» Exercise aim
Repeat the whole of the data, keeping every detail the same.
-- start Dataset content --
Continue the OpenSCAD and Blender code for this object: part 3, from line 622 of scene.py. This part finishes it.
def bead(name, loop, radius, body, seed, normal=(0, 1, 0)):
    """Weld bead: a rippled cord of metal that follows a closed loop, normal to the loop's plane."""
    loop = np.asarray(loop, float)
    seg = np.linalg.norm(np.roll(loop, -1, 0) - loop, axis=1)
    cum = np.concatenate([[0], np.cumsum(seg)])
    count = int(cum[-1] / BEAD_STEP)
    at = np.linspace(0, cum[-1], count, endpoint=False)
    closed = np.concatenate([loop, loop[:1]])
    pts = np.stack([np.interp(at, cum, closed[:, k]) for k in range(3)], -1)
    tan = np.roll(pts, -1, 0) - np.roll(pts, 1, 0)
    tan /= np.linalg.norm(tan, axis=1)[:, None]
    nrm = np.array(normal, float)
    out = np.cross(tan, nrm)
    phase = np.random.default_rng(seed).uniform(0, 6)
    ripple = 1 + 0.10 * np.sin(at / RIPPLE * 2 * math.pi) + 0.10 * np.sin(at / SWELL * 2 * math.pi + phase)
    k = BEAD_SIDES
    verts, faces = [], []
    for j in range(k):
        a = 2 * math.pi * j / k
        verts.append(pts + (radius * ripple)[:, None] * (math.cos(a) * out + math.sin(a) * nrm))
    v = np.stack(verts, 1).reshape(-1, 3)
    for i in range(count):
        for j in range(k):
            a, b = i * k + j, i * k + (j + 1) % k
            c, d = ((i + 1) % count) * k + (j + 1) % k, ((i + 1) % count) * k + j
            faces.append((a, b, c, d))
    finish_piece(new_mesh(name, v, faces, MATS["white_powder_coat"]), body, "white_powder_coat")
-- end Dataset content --
» Written answer
Continue the OpenSCAD and Blender code for this object: part 3, from line 622 of scene.py. This part finishes it.
def bead(name, loop, radius, body, seed, normal=(0, 1, 0)):
    """Weld bead: a rippled cord of metal that follows a closed loop, normal to the loop's plane."""
    loop = np.asarray(loop, float)
    seg = np.linalg.norm(np.roll(loop, -1, 0) - loop, axis=1)
    cum = np.concatenate([[0], np.cumsum(seg)])
    count = int(cum[-1] / BEAD_STEP)
    at = np.linspace(0, cum[-1], count, endpoint=False)
    closed = np.concatenate([loop, loop[:1]])
    pts = np.stack([np.interp(at, cum, closed[:, k]) for k in range(3)], -1)
    tan = np.roll(pts, -1, 0) - np.roll(pts, 1, 0)
    tan /= np.linalg.norm(tan, axis=1)[:, None]
    nrm = np.array(normal, float)
    out = np.cross(tan, nrm)
    phase = np.random.default_rng(seed).uniform(0, 6)
    ripple = 1 + 0.10 * np.sin(at / RIPPLE * 2 * math.pi) + 0.10 * np.sin(at / SWELL * 2 * math.pi + phase)
    k = BEAD_SIDES
    verts, faces = [], []
    for j in range(k):
        a = 2 * math.pi * j / k
        verts.append(pts + (radius * ripple)[:, None] * (math.cos(a) * out + math.sin(a) * nrm))
    v = np.stack(verts, 1).reshape(-1, 3)
    for i in range(count):
        for j in range(k):
            a, b = i * k + j, i * k + (j + 1) % k
            c, d = ((i + 1) % count) * k + (j + 1) % k, ((i + 1) % count) * k + j
            faces.append((a, b, c, d))
    finish_piece(new_mesh(name, v, faces, MATS["white_powder_coat"]), body, "white_powder_coat")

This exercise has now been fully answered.